Set exercise: Reproduce the entries shown below only from the line with "The build123d and" down to the line with "return np.minimum(dist, float(reach))", keeping both end lines and copying each one exactly.

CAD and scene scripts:
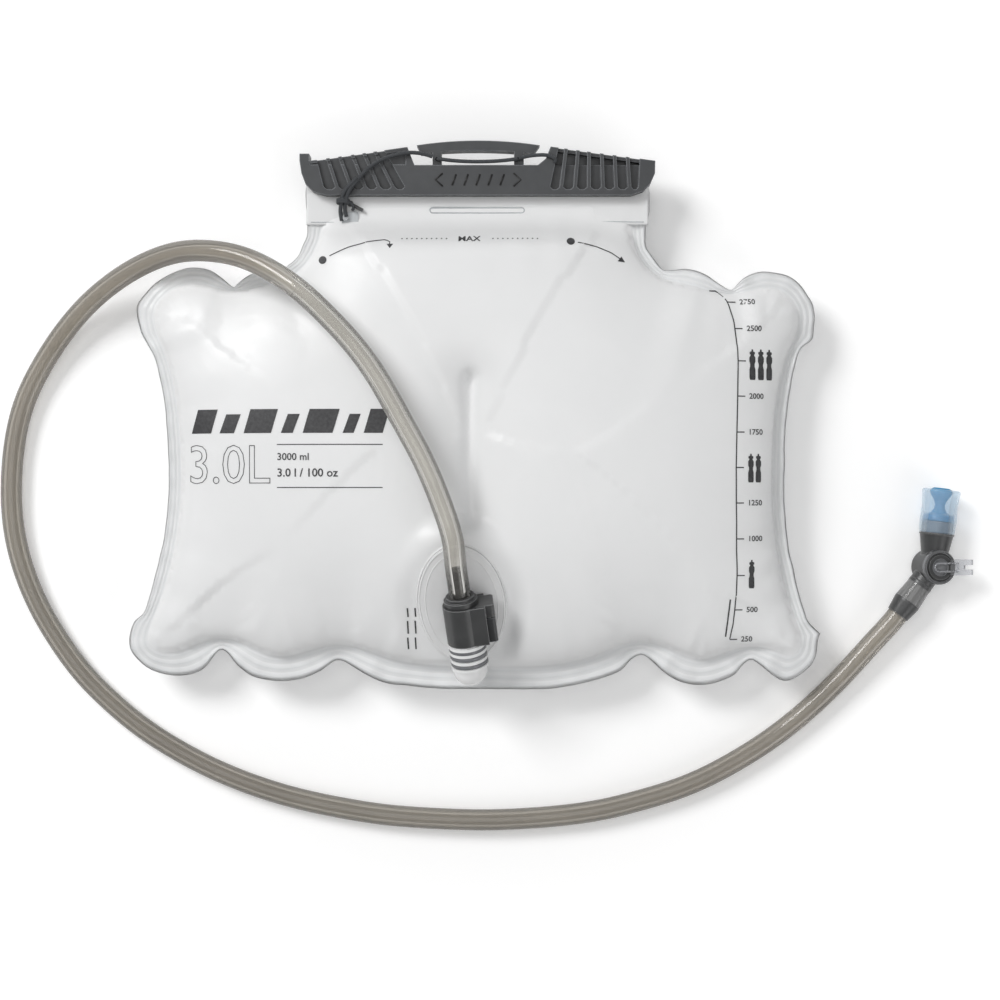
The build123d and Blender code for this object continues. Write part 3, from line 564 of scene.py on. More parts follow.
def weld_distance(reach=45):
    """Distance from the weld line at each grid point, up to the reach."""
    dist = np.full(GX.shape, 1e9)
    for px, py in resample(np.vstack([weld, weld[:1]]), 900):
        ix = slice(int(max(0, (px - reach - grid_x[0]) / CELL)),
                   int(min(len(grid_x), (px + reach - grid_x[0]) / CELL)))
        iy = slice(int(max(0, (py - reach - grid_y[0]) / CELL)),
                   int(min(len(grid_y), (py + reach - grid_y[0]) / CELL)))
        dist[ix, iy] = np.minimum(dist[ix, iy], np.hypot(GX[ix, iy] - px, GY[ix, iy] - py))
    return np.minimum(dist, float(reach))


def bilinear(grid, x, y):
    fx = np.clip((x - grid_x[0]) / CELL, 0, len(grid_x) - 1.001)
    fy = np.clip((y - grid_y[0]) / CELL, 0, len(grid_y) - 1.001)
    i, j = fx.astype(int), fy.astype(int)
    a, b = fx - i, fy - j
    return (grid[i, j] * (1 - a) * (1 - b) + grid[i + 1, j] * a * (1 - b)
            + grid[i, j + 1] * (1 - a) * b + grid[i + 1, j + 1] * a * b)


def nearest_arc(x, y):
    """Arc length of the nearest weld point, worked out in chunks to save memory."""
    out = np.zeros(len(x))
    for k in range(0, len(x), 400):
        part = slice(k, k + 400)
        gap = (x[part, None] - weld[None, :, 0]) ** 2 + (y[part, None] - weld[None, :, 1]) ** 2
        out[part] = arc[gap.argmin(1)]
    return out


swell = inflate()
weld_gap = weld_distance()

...

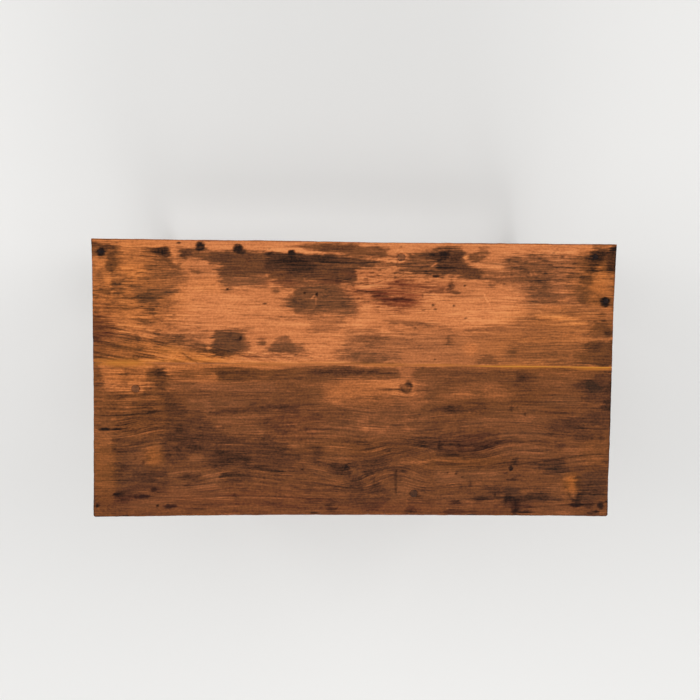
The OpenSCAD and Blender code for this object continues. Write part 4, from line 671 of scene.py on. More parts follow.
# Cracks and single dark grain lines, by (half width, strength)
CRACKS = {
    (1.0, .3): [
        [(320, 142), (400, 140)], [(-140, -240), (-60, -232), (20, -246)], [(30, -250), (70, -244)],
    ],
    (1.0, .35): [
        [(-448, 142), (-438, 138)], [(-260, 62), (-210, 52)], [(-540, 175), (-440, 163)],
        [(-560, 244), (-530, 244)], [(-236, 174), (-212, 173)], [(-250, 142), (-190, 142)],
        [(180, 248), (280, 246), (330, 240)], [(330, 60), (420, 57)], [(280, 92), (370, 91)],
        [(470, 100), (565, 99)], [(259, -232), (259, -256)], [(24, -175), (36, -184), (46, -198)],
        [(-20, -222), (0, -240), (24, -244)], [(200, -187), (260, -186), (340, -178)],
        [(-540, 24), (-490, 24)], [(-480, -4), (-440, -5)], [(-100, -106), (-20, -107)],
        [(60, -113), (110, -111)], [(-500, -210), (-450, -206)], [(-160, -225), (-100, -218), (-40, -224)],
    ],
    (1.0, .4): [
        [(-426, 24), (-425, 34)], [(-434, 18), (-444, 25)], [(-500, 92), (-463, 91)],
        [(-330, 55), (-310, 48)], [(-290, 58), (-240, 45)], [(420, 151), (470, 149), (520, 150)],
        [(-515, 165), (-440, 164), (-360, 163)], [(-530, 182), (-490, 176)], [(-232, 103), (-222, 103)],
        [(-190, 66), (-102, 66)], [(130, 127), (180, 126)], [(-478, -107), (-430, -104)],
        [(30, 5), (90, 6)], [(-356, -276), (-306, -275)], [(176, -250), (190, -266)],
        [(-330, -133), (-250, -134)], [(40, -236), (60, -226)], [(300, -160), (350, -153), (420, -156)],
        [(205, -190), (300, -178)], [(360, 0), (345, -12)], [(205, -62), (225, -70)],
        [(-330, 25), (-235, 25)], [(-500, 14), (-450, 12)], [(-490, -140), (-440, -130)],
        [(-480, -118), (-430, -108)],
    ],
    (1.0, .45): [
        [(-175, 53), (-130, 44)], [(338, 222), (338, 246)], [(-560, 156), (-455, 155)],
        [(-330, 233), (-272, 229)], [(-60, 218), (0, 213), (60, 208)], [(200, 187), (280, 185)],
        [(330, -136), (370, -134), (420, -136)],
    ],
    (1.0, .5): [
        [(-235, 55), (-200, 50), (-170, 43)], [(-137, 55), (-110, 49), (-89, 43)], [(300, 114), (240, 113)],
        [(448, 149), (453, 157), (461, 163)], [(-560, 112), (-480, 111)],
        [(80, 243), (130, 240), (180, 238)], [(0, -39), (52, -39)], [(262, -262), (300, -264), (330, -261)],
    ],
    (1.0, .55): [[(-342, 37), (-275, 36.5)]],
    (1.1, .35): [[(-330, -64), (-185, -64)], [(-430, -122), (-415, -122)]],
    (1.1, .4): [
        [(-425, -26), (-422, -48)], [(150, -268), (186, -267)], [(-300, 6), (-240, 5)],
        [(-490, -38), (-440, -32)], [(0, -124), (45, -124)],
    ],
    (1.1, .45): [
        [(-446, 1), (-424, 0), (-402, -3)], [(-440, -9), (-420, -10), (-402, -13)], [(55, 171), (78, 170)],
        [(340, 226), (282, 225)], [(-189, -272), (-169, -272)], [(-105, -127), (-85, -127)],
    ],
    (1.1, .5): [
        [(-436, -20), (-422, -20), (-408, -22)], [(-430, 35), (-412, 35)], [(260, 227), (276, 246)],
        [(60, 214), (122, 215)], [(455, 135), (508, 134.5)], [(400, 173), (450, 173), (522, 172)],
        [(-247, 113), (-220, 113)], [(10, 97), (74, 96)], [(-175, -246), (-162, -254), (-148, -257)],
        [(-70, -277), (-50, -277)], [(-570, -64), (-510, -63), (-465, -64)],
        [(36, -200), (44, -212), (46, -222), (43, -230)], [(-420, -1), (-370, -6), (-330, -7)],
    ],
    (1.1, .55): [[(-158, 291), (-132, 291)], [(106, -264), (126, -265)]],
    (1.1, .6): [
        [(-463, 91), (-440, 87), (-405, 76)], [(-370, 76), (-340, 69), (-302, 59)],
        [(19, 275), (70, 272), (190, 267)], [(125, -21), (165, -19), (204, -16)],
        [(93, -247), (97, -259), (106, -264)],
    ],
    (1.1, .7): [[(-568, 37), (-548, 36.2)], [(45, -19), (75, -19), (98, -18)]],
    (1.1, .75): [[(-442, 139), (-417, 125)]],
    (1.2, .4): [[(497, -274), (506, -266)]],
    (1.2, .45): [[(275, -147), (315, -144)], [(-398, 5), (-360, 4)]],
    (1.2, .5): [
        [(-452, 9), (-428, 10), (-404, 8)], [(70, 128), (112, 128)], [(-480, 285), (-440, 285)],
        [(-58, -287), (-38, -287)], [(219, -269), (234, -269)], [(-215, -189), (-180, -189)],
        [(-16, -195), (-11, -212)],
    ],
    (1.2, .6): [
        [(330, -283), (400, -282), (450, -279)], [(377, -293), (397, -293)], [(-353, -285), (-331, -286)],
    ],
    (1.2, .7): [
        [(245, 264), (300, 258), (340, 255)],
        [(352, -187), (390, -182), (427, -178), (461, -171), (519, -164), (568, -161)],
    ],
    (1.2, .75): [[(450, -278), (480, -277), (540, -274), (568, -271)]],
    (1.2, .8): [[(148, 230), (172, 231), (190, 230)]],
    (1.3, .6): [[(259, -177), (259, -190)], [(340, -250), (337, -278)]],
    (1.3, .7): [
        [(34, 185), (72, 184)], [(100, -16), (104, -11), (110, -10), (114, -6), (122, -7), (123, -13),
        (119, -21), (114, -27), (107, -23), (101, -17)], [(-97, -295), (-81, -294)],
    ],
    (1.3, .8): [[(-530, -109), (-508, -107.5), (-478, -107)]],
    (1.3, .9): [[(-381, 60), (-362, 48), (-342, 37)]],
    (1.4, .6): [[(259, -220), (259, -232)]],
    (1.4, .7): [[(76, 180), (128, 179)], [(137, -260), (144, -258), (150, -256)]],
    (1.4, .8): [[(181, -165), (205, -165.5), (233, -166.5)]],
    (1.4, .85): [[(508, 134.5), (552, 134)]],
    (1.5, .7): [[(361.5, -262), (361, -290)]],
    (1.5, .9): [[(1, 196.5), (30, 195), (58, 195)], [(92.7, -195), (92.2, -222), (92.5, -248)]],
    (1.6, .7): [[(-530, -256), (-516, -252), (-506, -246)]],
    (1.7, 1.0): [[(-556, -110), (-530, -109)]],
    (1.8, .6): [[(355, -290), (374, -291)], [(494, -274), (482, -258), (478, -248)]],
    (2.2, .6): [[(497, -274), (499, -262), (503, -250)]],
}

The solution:
The build123d and Blender code for this object continues. Write part 3, from line 564 of scene.py on. More parts follow.
def weld_distance(reach=45):
    """Distance from the weld line at each grid point, up to the reach."""
    dist = np.full(GX.shape, 1e9)
    for px, py in resample(np.vstack([weld, weld[:1]]), 900):
        ix = slice(int(max(0, (px - reach - grid_x[0]) / CELL)),
                   int(min(len(grid_x), (px + reach - grid_x[0]) / CELL)))
        iy = slice(int(max(0, (py - reach - grid_y[0]) / CELL)),
                   int(min(len(grid_y), (py + reach - grid_y[0]) / CELL)))
        dist[ix, iy] = np.minimum(dist[ix, iy], np.hypot(GX[ix, iy] - px, GY[ix, iy] - py))
    return np.minimum(dist, float(reach))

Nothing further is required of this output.